• _Data shown_:
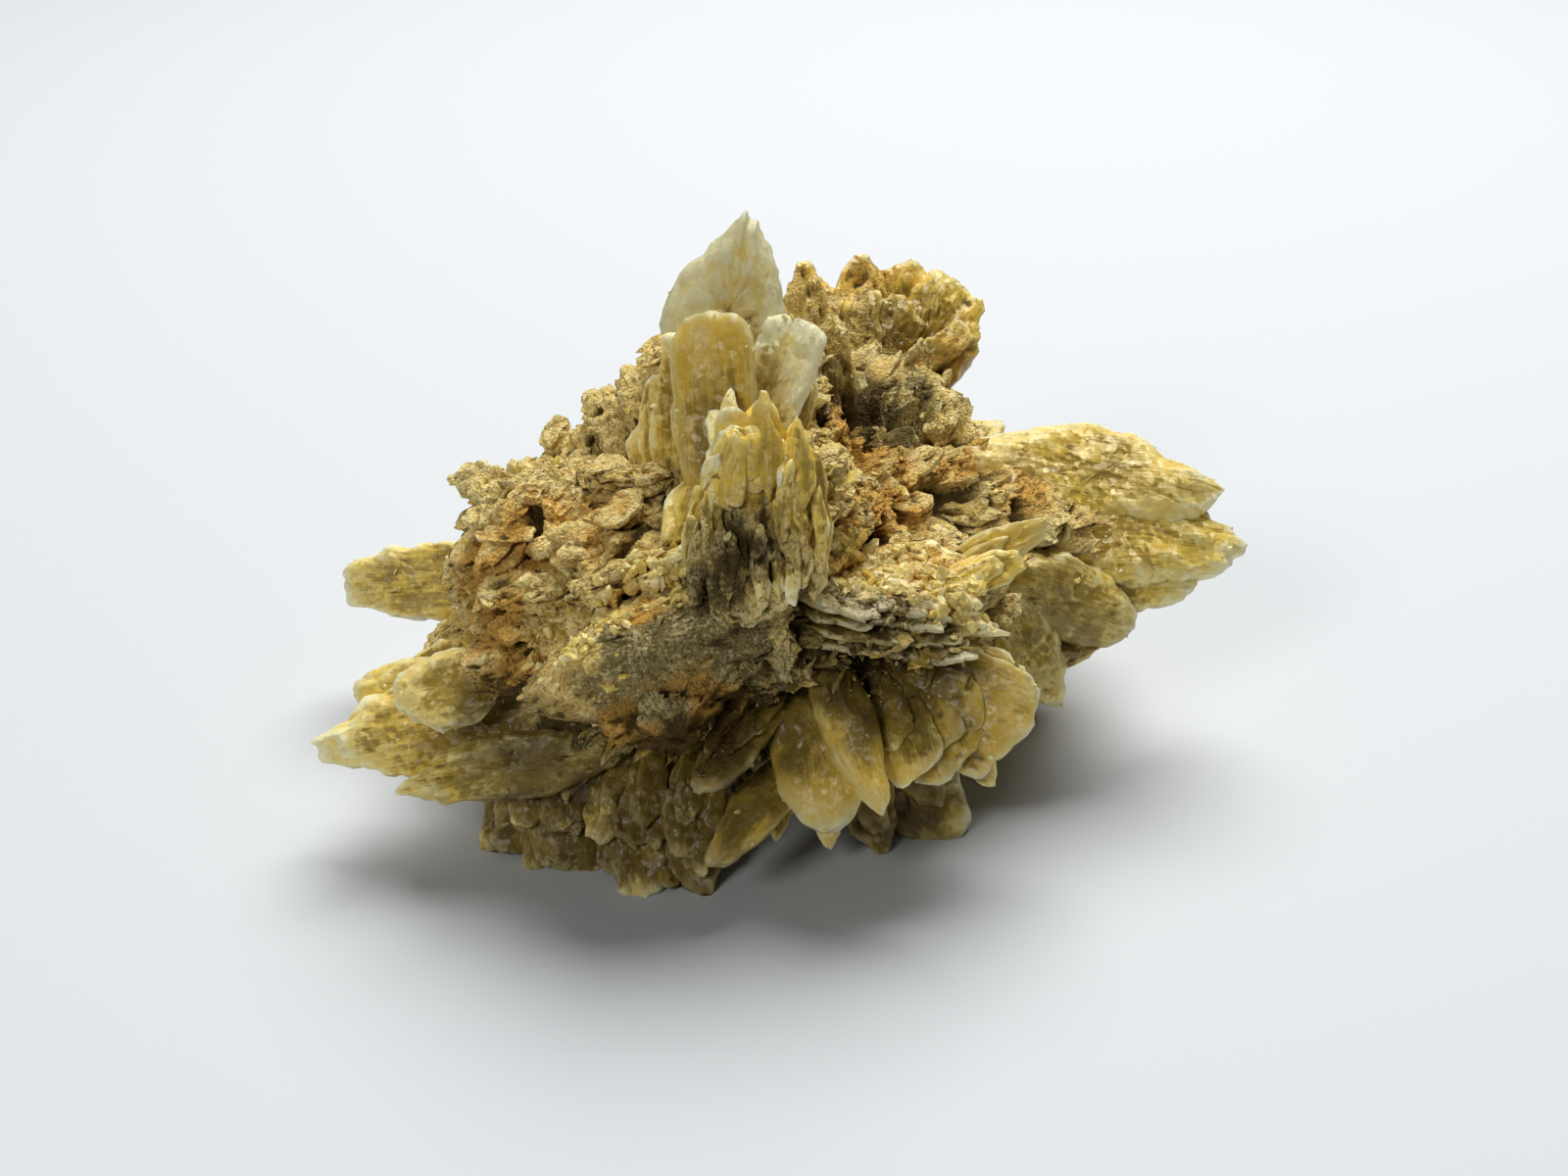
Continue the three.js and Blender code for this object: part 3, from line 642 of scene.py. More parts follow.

* * *

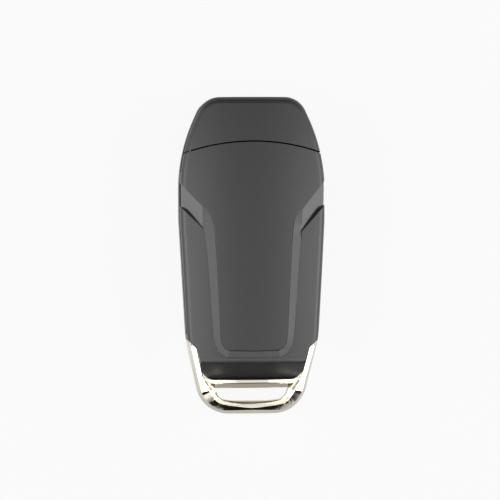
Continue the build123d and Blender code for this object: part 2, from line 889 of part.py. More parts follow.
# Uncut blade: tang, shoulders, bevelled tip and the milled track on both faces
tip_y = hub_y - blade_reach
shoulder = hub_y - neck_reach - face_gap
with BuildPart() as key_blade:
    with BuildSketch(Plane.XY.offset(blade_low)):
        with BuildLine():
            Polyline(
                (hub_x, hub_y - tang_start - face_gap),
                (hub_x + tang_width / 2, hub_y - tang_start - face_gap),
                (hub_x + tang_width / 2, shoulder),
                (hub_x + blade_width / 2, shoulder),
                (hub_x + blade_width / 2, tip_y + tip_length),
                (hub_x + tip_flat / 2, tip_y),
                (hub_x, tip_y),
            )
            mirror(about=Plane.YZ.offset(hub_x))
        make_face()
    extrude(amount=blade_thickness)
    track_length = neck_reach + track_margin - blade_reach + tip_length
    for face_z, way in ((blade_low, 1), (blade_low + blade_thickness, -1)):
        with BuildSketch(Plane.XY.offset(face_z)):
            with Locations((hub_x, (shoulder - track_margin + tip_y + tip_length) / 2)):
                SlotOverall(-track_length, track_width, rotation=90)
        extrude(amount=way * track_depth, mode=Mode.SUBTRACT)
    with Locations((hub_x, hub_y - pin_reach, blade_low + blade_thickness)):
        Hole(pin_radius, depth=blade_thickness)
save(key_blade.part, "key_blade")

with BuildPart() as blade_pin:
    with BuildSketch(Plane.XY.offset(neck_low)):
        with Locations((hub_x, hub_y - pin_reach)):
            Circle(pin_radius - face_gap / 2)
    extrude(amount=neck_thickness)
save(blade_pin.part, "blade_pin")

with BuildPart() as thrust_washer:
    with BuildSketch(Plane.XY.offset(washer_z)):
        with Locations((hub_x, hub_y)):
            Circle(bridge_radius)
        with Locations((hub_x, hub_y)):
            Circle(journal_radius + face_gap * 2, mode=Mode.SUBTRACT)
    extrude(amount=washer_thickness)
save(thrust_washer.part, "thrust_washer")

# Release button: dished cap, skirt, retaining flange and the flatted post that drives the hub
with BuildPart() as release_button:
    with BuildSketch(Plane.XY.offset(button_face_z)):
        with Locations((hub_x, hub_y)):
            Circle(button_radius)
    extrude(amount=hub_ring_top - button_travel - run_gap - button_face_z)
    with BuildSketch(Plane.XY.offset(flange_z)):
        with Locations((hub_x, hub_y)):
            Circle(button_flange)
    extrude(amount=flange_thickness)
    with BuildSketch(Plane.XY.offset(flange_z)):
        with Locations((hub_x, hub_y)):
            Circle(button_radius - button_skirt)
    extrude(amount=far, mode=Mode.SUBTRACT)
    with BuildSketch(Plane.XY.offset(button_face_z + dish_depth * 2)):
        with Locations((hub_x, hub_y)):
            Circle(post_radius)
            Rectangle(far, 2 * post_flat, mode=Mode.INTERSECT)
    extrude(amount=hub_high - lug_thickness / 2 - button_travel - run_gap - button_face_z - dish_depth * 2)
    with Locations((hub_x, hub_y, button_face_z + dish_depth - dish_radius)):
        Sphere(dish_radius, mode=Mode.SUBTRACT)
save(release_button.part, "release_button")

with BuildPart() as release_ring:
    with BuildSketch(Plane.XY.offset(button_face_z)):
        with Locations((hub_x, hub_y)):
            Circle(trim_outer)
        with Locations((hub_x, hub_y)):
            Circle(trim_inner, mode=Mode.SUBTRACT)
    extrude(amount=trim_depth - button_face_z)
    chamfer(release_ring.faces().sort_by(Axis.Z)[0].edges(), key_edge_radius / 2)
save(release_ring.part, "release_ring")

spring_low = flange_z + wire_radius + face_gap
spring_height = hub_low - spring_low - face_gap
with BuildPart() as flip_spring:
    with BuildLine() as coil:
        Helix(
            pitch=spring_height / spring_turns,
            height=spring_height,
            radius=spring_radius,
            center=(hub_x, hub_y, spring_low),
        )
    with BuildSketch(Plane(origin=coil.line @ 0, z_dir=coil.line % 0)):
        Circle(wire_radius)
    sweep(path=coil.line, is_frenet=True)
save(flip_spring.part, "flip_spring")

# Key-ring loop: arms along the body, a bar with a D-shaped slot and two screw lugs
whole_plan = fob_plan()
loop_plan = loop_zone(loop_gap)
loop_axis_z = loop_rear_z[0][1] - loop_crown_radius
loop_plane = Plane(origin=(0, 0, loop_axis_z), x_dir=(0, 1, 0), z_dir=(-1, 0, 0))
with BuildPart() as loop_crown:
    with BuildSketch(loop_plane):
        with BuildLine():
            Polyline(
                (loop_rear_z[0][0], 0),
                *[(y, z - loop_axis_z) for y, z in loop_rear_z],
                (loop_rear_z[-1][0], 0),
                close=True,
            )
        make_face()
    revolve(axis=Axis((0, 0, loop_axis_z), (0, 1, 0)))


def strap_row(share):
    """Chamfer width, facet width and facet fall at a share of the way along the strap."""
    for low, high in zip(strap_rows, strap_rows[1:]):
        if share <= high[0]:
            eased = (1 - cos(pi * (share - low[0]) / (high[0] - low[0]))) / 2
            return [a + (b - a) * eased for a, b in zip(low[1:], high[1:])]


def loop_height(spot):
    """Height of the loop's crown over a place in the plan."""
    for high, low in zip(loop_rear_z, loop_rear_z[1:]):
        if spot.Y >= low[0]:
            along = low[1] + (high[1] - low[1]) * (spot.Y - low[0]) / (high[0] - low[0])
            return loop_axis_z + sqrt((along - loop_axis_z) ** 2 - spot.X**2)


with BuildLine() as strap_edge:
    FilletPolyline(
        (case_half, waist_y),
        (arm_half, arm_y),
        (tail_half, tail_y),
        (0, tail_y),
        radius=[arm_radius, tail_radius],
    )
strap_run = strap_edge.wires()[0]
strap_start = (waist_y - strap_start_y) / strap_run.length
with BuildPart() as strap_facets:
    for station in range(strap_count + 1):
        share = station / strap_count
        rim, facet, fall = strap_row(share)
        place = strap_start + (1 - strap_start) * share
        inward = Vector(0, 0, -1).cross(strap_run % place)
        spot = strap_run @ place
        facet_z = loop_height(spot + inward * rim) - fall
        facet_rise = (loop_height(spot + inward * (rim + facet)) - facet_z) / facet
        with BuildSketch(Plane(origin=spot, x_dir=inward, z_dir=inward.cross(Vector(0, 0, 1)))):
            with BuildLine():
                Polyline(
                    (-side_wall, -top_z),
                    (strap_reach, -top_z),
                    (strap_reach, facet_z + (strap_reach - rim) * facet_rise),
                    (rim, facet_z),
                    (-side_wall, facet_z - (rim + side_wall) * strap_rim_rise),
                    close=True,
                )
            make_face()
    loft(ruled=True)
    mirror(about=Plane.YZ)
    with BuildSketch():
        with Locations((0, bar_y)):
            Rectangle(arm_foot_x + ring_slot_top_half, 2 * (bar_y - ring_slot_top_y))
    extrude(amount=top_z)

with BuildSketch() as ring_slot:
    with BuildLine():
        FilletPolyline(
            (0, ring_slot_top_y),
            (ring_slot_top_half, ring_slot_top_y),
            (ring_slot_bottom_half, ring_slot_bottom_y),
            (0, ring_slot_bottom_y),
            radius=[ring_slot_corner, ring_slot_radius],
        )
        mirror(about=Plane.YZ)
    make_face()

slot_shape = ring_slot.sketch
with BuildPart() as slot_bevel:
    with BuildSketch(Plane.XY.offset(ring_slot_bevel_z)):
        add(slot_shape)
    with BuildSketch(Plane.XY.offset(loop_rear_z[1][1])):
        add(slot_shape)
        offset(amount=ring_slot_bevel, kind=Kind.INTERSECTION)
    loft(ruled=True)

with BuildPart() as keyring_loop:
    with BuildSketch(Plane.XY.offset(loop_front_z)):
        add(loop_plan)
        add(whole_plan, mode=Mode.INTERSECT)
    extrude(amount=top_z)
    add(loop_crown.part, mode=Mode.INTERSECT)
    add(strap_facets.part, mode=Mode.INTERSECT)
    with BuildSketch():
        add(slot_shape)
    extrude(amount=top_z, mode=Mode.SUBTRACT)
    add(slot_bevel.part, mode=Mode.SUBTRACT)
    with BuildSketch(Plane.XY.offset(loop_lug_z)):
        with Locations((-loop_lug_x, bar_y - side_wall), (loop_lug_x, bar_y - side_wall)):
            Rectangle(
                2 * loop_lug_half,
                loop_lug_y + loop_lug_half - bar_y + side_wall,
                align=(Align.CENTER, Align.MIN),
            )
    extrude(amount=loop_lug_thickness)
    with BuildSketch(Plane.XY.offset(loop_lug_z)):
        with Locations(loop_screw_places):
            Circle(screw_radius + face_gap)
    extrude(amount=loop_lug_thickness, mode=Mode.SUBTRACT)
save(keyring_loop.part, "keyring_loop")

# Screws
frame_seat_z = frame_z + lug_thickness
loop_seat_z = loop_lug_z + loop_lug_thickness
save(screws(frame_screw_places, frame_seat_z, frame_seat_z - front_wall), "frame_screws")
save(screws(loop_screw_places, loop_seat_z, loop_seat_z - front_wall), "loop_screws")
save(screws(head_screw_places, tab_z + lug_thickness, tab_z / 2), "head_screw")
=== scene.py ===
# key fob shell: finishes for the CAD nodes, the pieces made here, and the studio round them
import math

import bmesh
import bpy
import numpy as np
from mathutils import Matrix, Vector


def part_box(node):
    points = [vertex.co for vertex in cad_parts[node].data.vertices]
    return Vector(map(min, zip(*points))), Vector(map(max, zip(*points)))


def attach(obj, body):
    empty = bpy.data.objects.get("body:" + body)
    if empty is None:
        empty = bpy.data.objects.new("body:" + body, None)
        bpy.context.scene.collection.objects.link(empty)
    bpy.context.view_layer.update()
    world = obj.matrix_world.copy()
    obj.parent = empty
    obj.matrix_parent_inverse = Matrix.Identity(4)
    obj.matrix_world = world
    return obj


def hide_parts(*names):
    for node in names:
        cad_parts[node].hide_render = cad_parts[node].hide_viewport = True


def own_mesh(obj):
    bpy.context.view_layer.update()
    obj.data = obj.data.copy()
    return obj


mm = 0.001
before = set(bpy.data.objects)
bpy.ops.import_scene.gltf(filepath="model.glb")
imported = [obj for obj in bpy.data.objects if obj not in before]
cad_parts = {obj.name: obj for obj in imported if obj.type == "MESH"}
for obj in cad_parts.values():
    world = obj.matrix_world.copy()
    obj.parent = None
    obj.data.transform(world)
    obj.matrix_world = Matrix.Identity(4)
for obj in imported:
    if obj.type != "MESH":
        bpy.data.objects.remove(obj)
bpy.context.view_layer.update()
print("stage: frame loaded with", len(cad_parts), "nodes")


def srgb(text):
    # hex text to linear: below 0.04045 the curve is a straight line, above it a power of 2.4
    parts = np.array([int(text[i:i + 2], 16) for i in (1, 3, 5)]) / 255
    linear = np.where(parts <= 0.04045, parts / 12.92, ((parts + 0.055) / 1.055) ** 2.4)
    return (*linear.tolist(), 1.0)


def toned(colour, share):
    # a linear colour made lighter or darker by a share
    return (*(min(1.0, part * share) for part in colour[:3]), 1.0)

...

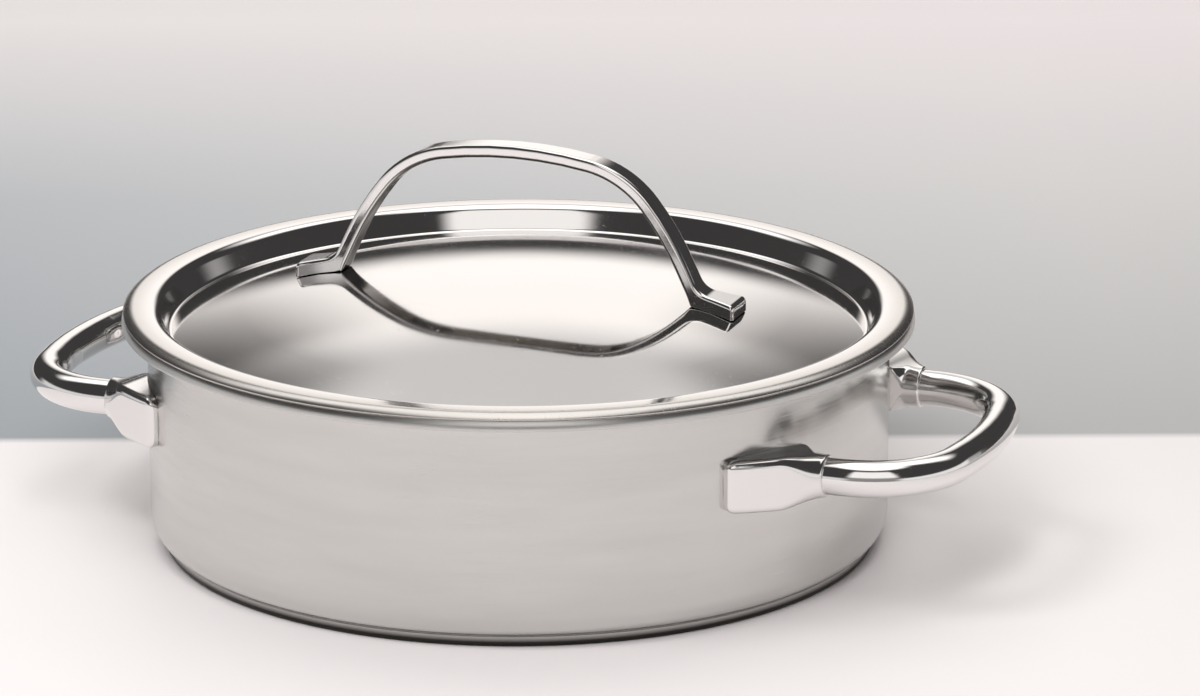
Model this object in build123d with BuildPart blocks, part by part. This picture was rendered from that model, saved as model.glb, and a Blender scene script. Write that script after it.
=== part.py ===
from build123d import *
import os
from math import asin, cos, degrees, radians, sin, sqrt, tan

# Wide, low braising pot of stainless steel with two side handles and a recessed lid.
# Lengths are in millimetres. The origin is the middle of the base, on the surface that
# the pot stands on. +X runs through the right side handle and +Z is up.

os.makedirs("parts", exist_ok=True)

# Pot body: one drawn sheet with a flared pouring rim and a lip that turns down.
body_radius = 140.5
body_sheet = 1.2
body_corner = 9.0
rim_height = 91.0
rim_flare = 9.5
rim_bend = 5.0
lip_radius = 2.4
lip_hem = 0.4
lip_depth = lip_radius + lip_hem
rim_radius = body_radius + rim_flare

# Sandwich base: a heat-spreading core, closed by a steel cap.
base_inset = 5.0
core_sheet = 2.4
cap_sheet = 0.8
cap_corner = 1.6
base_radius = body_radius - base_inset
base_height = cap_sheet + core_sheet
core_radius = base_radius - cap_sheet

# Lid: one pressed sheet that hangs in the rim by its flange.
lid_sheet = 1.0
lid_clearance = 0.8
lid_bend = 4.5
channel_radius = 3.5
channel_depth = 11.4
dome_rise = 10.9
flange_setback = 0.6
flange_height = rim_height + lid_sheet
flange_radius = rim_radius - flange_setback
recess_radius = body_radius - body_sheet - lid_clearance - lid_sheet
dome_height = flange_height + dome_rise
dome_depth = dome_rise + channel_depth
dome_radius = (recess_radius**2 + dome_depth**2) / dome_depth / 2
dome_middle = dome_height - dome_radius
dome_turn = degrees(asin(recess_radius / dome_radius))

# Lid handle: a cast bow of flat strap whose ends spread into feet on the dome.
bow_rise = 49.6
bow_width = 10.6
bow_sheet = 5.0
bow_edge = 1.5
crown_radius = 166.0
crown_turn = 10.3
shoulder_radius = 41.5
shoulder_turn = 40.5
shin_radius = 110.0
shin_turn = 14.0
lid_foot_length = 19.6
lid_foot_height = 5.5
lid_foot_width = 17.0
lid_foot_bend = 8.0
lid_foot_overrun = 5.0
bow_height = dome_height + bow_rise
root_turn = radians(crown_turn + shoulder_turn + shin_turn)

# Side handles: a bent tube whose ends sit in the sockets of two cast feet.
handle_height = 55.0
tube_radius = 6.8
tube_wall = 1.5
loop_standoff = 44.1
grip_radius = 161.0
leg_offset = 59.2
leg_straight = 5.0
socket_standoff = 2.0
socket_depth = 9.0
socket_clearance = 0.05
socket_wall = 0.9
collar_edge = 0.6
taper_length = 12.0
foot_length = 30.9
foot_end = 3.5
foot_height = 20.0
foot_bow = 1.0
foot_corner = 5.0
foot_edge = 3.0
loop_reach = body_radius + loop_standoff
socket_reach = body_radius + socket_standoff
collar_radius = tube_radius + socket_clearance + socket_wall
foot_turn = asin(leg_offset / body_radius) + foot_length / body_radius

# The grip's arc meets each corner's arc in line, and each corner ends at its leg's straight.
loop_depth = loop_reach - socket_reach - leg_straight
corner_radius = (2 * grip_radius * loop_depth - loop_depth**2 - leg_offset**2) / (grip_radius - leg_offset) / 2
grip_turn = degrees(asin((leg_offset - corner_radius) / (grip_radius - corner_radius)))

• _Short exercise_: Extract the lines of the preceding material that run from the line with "obj.data = obj.data.copy()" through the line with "return (*(min(1.0, part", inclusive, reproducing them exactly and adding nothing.

• _Correct result_:
    obj.data = obj.data.copy()
    return obj


mm = 0.001
before = set(bpy.data.objects)
bpy.ops.import_scene.gltf(filepath="model.glb")
imported = [obj for obj in bpy.data.objects if obj not in before]
cad_parts = {obj.name: obj for obj in imported if obj.type == "MESH"}
for obj in cad_parts.values():
    world = obj.matrix_world.copy()
    obj.parent = None
    obj.data.transform(world)
    obj.matrix_world = Matrix.Identity(4)
for obj in imported:
    if obj.type != "MESH":
        bpy.data.objects.remove(obj)
bpy.context.view_layer.update()
print("stage: frame loaded with", len(cad_parts), "nodes")


def srgb(text):
    # hex text to linear: below 0.04045 the curve is a straight line, above it a power of 2.4
    parts = np.array([int(text[i:i + 2], 16) for i in (1, 3, 5)]) / 255
    linear = np.where(parts <= 0.04045, parts / 12.92, ((parts + 0.055) / 1.055) ** 2.4)
    return (*linear.tolist(), 1.0)


def toned(colour, share):
    # a linear colour made lighter or darker by a share
    return (*(min(1.0, part * share) for part in colour[:3]), 1.0)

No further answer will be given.